Ir. John M. Sianturi, Dipl.Agr. di tengah Kebun Kopi Sindoro, Desa Barisan Nauli, Kec. Sumbul, Kab. Dairi (foto oleh Ben Bohane, Vanity Fair)
John ini menamatkan Sarjana Pertanian di IPB lalu mendalami Manajemen hama perkebunan, juga di IPB, selama 3 tahun setelah itu. Dia memiliki latar belakang ilmu yang cukup lengkap tentang musang.
Ini memang pekerjaan sulit untuk dia karena harus menyakinkan petani kopi bahwa tai musang berharga menjadi kopi luwak. Musang dari lawan menjadi kawannya. Pencernaan luwak baik untuk mutu kopi, musang perlu dilindungi di sekitar hutan Lae Pondom. Hal ini karena masih ada lebih dari 600 musang di hutan tsb.
Sindoro
Kami tiba di sekitar hutan yang berdampingan dengan kebun kopi. Kami menyaksikan hujan yang sangat lebat, pakaian yang di jemuran pun tak sempat diambil hingga menjadi basah semua.

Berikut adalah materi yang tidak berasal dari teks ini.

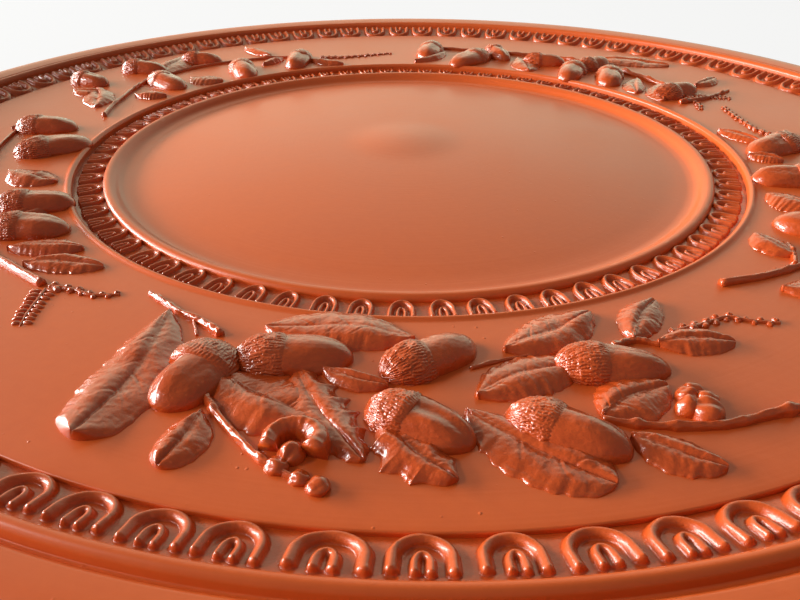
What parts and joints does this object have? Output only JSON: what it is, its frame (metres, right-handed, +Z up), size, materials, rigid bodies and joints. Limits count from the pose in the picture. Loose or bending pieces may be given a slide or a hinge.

Nelson Gultom dan isterinya br. Sianturi yang adalah pengurus kelompok tani menyambut kami dengan ucapan selamat datang. Ada sekitar 10 ibu-ibu yang ada di tempat tsb. Bagi kami semula melihat mereka seperti vampir karena mereka memakai sarung di cuaca yang dingin dan mulut mereka merah seperti darah. Ini karena mereka makan sirih.
Para ibu-ibu tsb adalah petani miskin, hidup mereka berat; daun sirih menjadi sahabat. Dari 250 orang petani di daerah tsb ada sekitar 20 orang yang dengan suka rela menjadi pengumpul kopi luwak yang terlatih.
Gultom dengan semangat menjelaskan bahwa kopi luwak tsb dahulu tidak dihargai. Sering hanya dicampur dengan kopi biasa. Dengan kegiatan oleh John M. Sianturi maka kopi luwak tsb memiliki harga mahal. Kami menyaksikan tai luwak yang masih segar, butir kopi yang putih bercampur dengan biji-bijian hitam dalam kantong plastik yang dibawa petani. Pak Gultom lalu mengambil tai luwak tsb satu sendok lalu menaruhnya dibawah hidungku, dan baunya hanya seperti tanah lembek.
John menjelaskan bahwa bau kotoran yang umum dipengaruhi oleh bakteri Coli. Pada usus musang tidak ada bakteri Coli tsb sehingga tai musang tidak bau.
Ibu-ibu lalu membuat lipatan daun sirih baru. Ibu Silalahi yang duduk di sampingku bercerita bahwa dia baru mulai satu minggu ini menjadi pengumpul kopi luwak. Dulu dia tidak mau karena telah memiliki penghasilan Rp. 400-900 ribu/bulan dari hasil kopinya. Dia mampu menyetor sekitar 12 kg kopi luwak segar per minggu. Dan hal tsb sudah membantu menambah penghasilan keluarganya.
Menikmati kopi luwak
Kemudian tiba waktunya, isteri Pak Gultom membawa air panas dan kopi yang sudah digiling. Dia menuangkan air panas pada kopi bubuk dalam gelas. Saat untuk meminum pun tiba. Karena disodorkan, akhirnya saya minum juga. Kopi yang sangat bagus dengan sedikit rasa cokelat yang alami. Enak sekali. Kami meminumnya bersama-sama para ibu tsb.
Saya lihat sekeliling, melihat reaksi ibu-ibu tsb. Saya melihat mereka dalam kemiskinannya yang membuat para orang kaya heran. Mereka mengaku bahkan baru kali ini menikmati kopi yang sangat enak tsb. Selama ini mereka belum pernah mencobanya. Sementara orang-orang kaya di negara maju sudah menikmati kopi luwak tsb di cafe-cafe mewah dengan harga yang sangat mahal.
Pendapat Sdr. John M. Sianturi setelah reportase tsb adalah kekuatiran pemalsuan. Orang tergiur dengan harga mahal, lalu nama produk unggulan tsb menjadi cacat bahkan hancur. Dia mengatakan: ”Saya melakukannya dengan tulus. Pedaganglah yang sering menghancurkan komoditi unggulan Dairi. Uang bukan segala-galanya!” Ada ucapan dia yang menyentuh hati: ”Belum cukupkah nama nilam, vanili, dan kopi sidikalang hancur? Jangan hancurkan lagi nama Kopi Luwak Sidikalang yang dengan susah payah kami bangun!”